Provide the data again in its entirety, exactly as given.

┌──

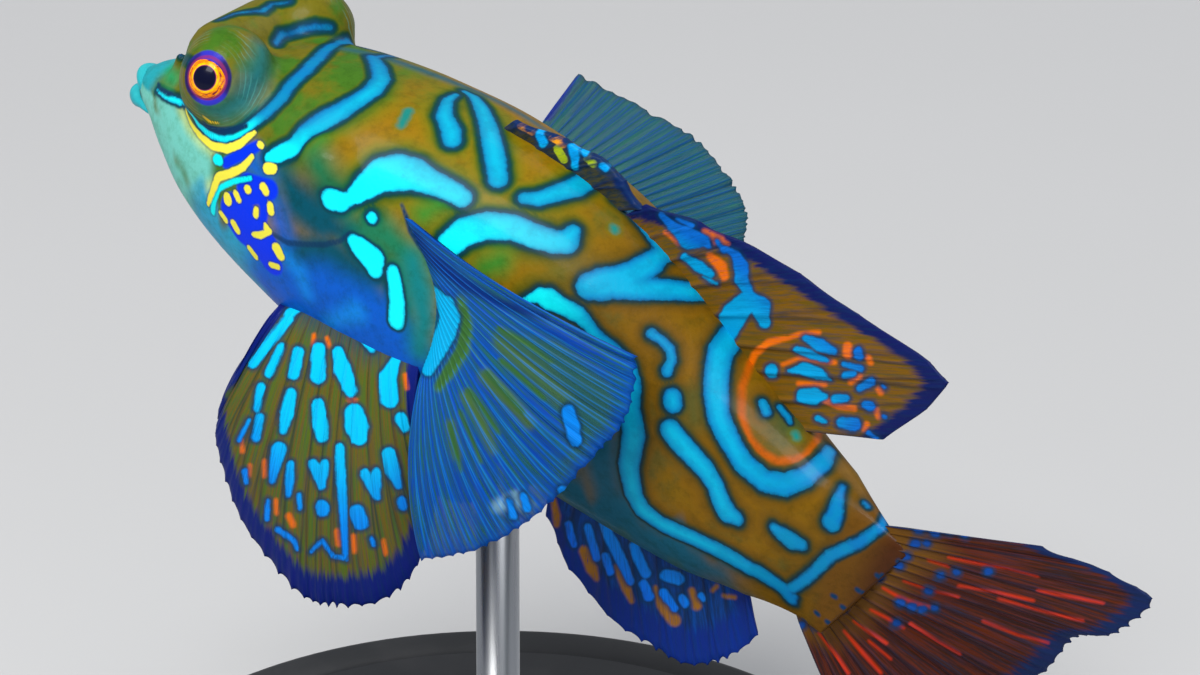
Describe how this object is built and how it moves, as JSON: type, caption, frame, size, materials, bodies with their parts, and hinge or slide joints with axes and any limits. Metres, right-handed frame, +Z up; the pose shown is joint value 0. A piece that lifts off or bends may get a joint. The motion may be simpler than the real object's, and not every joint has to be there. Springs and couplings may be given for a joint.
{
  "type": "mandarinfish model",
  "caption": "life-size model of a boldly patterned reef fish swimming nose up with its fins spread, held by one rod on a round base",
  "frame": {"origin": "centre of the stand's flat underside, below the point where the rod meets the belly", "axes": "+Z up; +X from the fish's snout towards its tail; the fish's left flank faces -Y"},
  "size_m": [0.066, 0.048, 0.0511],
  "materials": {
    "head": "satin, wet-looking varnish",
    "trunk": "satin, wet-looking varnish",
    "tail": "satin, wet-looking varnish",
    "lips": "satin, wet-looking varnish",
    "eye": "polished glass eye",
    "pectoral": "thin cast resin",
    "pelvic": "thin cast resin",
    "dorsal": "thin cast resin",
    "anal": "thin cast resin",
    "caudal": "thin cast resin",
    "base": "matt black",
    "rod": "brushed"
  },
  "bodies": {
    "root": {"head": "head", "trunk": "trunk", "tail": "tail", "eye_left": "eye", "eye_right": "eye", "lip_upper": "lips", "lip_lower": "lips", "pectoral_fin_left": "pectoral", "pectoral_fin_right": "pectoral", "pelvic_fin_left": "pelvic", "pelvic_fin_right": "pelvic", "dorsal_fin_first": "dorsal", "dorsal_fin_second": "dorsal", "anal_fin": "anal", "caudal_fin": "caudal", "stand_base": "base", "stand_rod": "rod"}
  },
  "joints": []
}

└──

**Full response:**
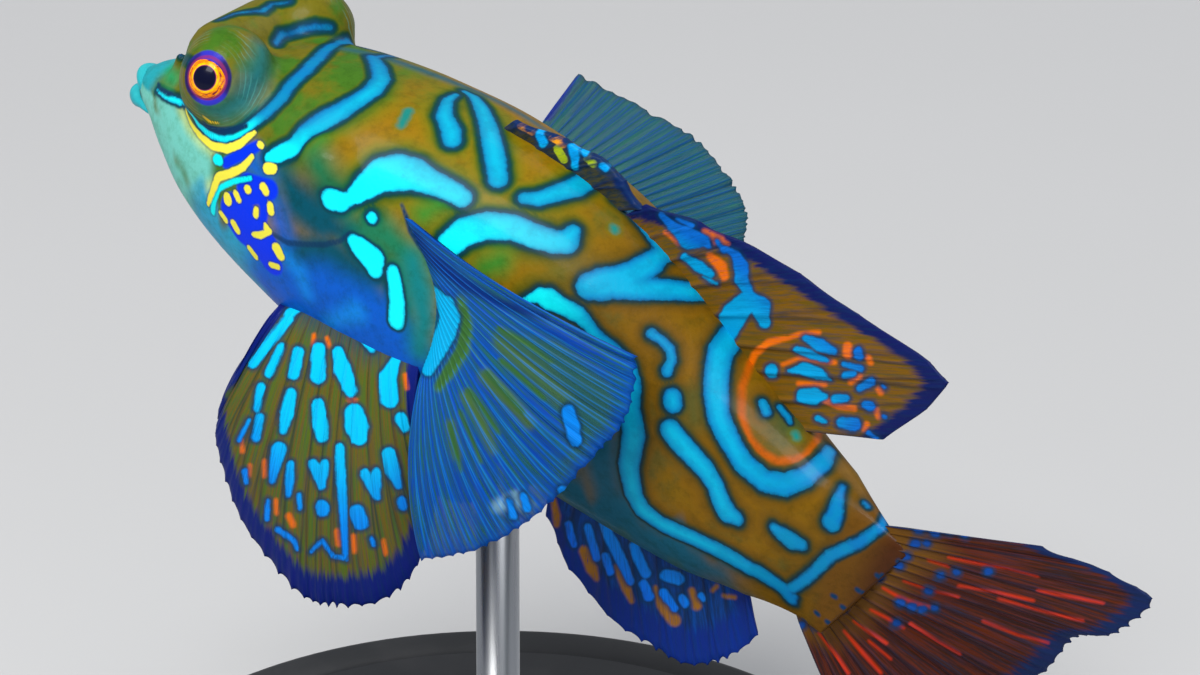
Describe how this object is built and how it moves, as JSON: type, caption, frame, size, materials, bodies with their parts, and hinge or slide joints with axes and any limits. Metres, right-handed frame, +Z up; the pose shown is joint value 0. A piece that lifts off or bends may get a joint. The motion may be simpler than the real object's, and not every joint has to be there. Springs and couplings may be given for a joint.
{
  "type": "mandarinfish model",
  "caption": "life-size model of a boldly patterned reef fish swimming nose up with its fins spread, held by one rod on a round base",
  "frame": {"origin": "centre of the stand's flat underside, below the point where the rod meets the belly", "axes": "+Z up; +X from the fish's snout towards its tail; the fish's left flank faces -Y"},
  "size_m": [0.066, 0.048, 0.0511],
  "materials": {
    "head": "satin, wet-looking varnish",
    "trunk": "satin, wet-looking varnish",
    "tail": "satin, wet-looking varnish",
    "lips": "satin, wet-looking varnish",
    "eye": "polished glass eye",
    "pectoral": "thin cast resin",
    "pelvic": "thin cast resin",
    "dorsal": "thin cast resin",
    "anal": "thin cast resin",
    "caudal": "thin cast resin",
    "base": "matt black",
    "rod": "brushed"
  },
  "bodies": {
    "root": {"head": "head", "trunk": "trunk", "tail": "tail", "eye_left": "eye", "eye_right": "eye", "lip_upper": "lips", "lip_lower": "lips", "pectoral_fin_left": "pectoral", "pectoral_fin_right": "pectoral", "pelvic_fin_left": "pelvic", "pelvic_fin_right": "pelvic", "dorsal_fin_first": "dorsal", "dorsal_fin_second": "dorsal", "anal_fin": "anal", "caudal_fin": "caudal", "stand_base": "base", "stand_rod": "rod"}
  },
  "joints": []
}